Personal information
- Native name: 渡辺翔
- Born: Fukuoka, Japan

Sport
- Sport: Athletics
- Event: Marathon

Medal record
Marathon
World Marathon Majors
Representing Japan
| Gold medal – first place | 2017 Tokyo | Marathon |
| Bronze medal – third place | 2017 New York | Marathon |
| Silver medal – second place | 2020 Tokyo | Marathon |
| Bronze medal – third place | 2023 Tokyo | Marathon |
| Bronze medal – third place | 2024 Tokyo | Marathon |

= Sho Watanabe =

Japanese wheelchair racer

Sho Watanabe (渡辺翔) is a Japanese wheelchair racer, who won the 2017 Tokyo Marathon, came second at the 2020 Tokyo Marathon, and came third at the 2017 New York City Marathon and the 2023 and 2024 Tokyo Marathons.

==Personal life==
Watanabe is from Fukuoka, Japan.

==Career==
Watanabe came second in the 10,000 metres T54 race at the 2013 IPC Athletics World Championships. Watanabe won the 2017 Tokyo Marathon, beating race favourite Marcel Hug. In the same year, Watanabe finished third at the 2017 New York City Marathon. At the 2017 World Para Athletics Championships in London, Watanabe, Tomoki Suzuki, Yuki Nishi, and Hitoshi Matsunaga won the 4 × 400 metres relay T53/T54 race, by virtue of being the only finishers.

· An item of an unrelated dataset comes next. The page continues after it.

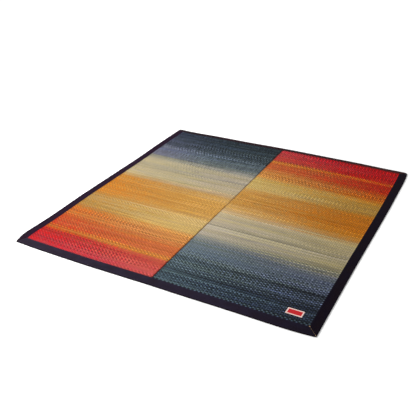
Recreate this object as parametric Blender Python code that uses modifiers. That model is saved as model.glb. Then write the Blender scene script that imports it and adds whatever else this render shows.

He finished second at the 2019 Singapore Marathon behind countryman Kota Hokonuie. Watanabe came second at the 2020 Tokyo Marathon behind fellow Japanese competitor Tomoki Suzuki. At the 2020 London Marathon, Watanabe was involved in a six-person sprint finish for the victory, and finished fourth. Watanabe finished in 1:36:08, exactly the same time as Marcel Hug who finished third. The next year, he finished seventh at the London Marathon, and ninth at the Boston and New York City Marathons.

Watanabe finished third at the 2023 Tokyo Marathon, and again at the 2024 Tokyo Marathon.